### WHAT YOU SHOULD DO
All lines holding the string "that" are to be shown.

---------------

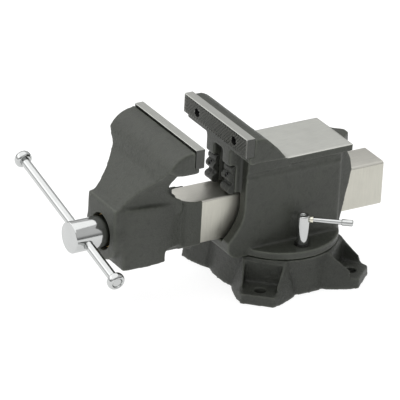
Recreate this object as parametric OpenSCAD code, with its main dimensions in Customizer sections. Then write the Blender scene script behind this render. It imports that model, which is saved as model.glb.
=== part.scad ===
/* [Jaws] */
// Width of both jaws and their plates
jaw_w = 150; // [146:1:156]
// Opening between the two jaw plates as drawn
jaw_gap = 58; // [20:1:90]
// Height of the jaws' top edge above the bench
jaw_top = 226; // [224:1:230]
// Height of a jaw plate
plate_h = 25; // [23:1:26]
// Thickness of a jaw plate
plate_t = 12.6; // [11:0.2:13]

/* [Slide and screw] */
// Width of the machined slide
slide_w = 46.6; // [45:0.2:47]
// Height of the machined slide
slide_h = 59; // [57:0.5:59.5]
// Length of the slide behind the moving jaw plate's face
slide_len = 297; // [280:1:310]
// Diameter of the lead screw
screw_d = 20; // [18:0.5:20]
// Diameter of the screw's round head
head_d = 40; // [36:1:41]
// Diameter of the handle bar
bar_d = 12; // [10:0.5:13]
// Lean of the handle bar from level
bar_lean = 14.1; // [0:0.1:60]
// How far the bar is pushed to the left through the head
bar_shift = 32; // [0:1:50]

/* [Anvil and body] */
// Width of the anvil
anvil_w = 86.4; // [84:0.4:90]
// Height of the anvil's top above the bench
anvil_top = 172; // [170:1:174]
// Radius of the round flange that the body swivels on
flange_r = 78; // [76:0.5:79]

/* [Base] */
// Height of the base
base_h = 45.8; // [45:0.1:45.8]
// Distance between the bench bolts from left to right
bolt_x = 146; // [142:1:150]
// Distance between the bench bolts from front to rear
bolt_y = 132; // [128:1:136]
// Diameter of a bench bolt hole
bolt_hole_d = 14; // [11:0.5:14]
// Distance of each swivel lock from the swivel axis
lock_x = 58; // [57.5:0.1:58.5]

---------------

### PROBLEM SOLUTION
Recreate this object as parametric OpenSCAD code, with its main dimensions in Customizer sections. Then write the Blender scene script behind this render. It imports that model, which is saved as model.glb.
// Radius of the round flange that the body swivels on